# Been to Crosby lately?



## ericcarney (Apr 25, 2009)

So this month long drought has got to be bad for the mud in crosby. I haven't been since the last time it rained and I am wondering how much dust I am gonna be choking down and if trail riding out there is gonna be any good with no mud.


----------



## TX4PLAY (Jan 18, 2009)

You'll be able to trail ride it'll just be dry, the water riding is always there. I would bring some MX goggles and a bandanna for the hard pack I'm sure it is DUSTY.
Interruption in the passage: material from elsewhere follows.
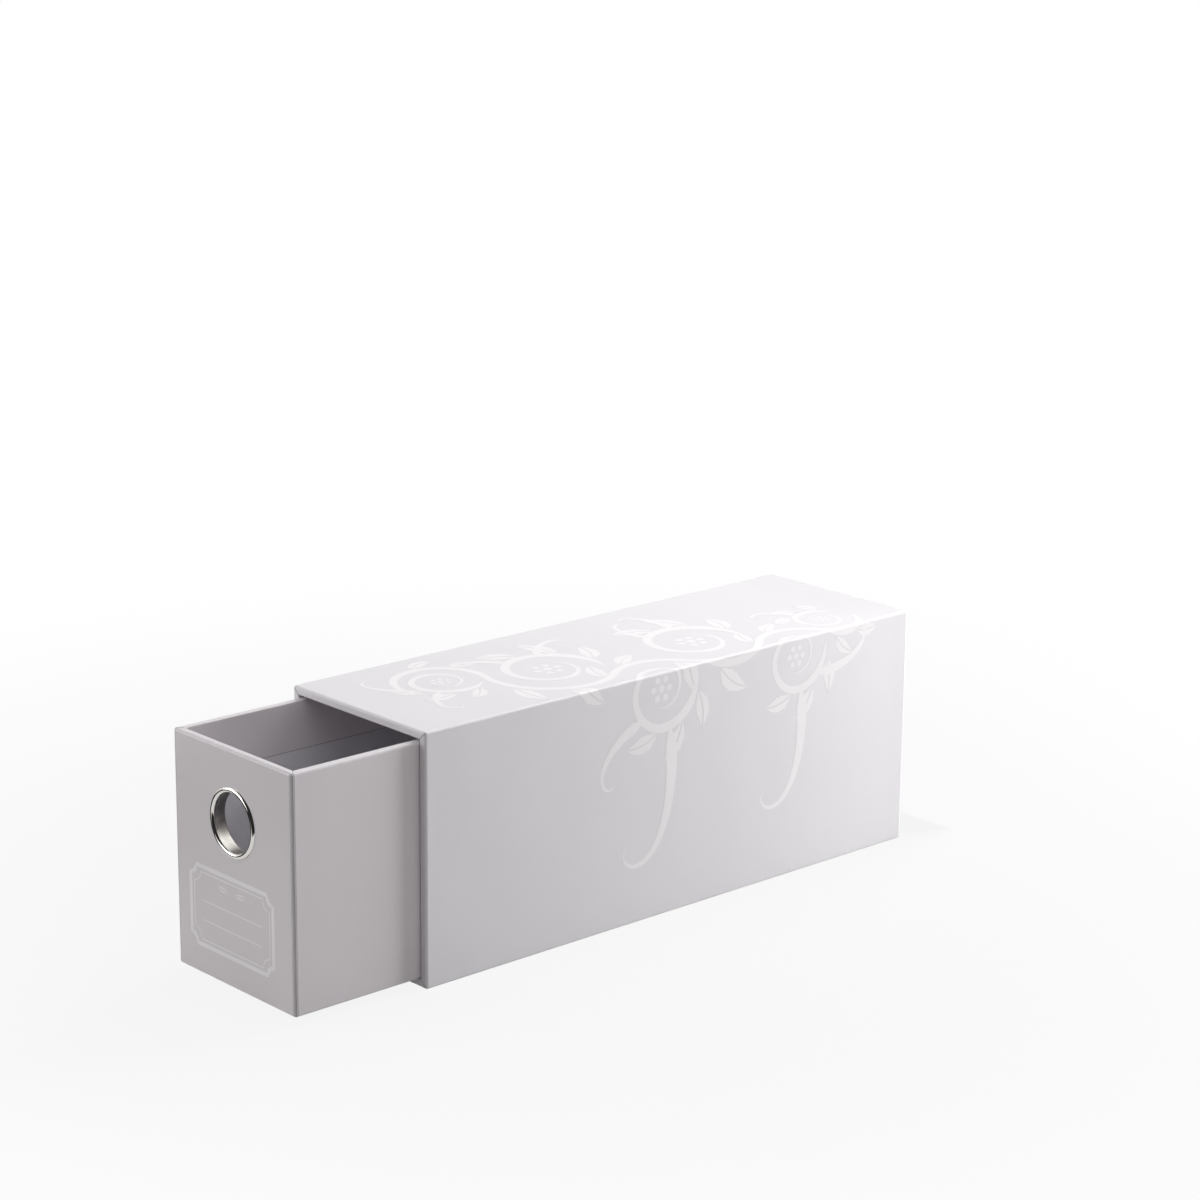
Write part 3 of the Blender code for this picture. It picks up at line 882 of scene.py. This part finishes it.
def strip(path, left, right):
    """Pairs of edge points beside a path, from the half widths at its points."""
    pairs = []
    for index, point in enumerate(path):
        ahead = path[min(index + 1, len(path) - 1)] - path[max(index - 1, 0)]
        side = Vector((-ahead.y, ahead.x)).normalized()
        pairs.append((point + side * left[index], point - side * right[index]))
    return pairs


def level_path(middle, reach, steps):
    """Points along a level line that reaches equally far to both sides of its middle."""
    return [middle + Vector((reach * (2 * step / steps - 1), 0)) for step in range(steps + 1)]


def stroke(path, width, rise, fall):
    """A brush stroke that swells over its first share and tapers over its last."""
    last = len(path) - 1
    half = [
        width / 2 * min(1.0, index / last / rise, (1 - index / last) / fall) ** SWELL
        for index in range(len(path))
    ]
    return [strip(path, half, half)]


def leaf(base, start, bend, length, width):
    """The two lobed halves of a leaf that grows from its base and turns by a bend, in degrees."""
    path = [base]
    for step in range(LEAF_STEPS):
        path.append(path[-1] + heading(start + bend * step / LEAF_STEPS) * length / LEAF_STEPS)
    edge, rib = [], []
    for step in range(LEAF_STEPS + 1):
        share = step / LEAF_STEPS
        lobes = 1 - LOBE_DEPTH * (share * LOBES % 1) * (1 - share)
        half = width / 2 * math.sin(math.pi * share ** SWELL) * lobes
        edge.append(half)
        rib.append(min(MIDRIB / 2, half))
    inner = [-half for half in rib]
    return [strip(path, edge, inner), strip(path, inner, edge)]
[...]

I'm working nights all weekend so I won't be able to go but after this 4 night stretch I'll be on vacation for 12. I've got to replace a front diff seal and my belt and there will be plenty of riding goin on come drought, rain, hurricane, snow or sleet you'll be able to find me down there with an ice cold case of relaxation.


----------



## ericcarney (Apr 25, 2009)

Sounds like a plan, I am going tonight and I am gonna pick up some cheap goggles and ride all night, dust or no dust. Let me know when you are gonna be out again.


----------



## meangreen360 (May 3, 2009)

We are going today.Heard it was pretty dry out there.Will be doing alot of water riding im sure.


----------



## MeanGreen198 (Apr 28, 2009)

lucky..... I haven't been out there in a month or two.....


----------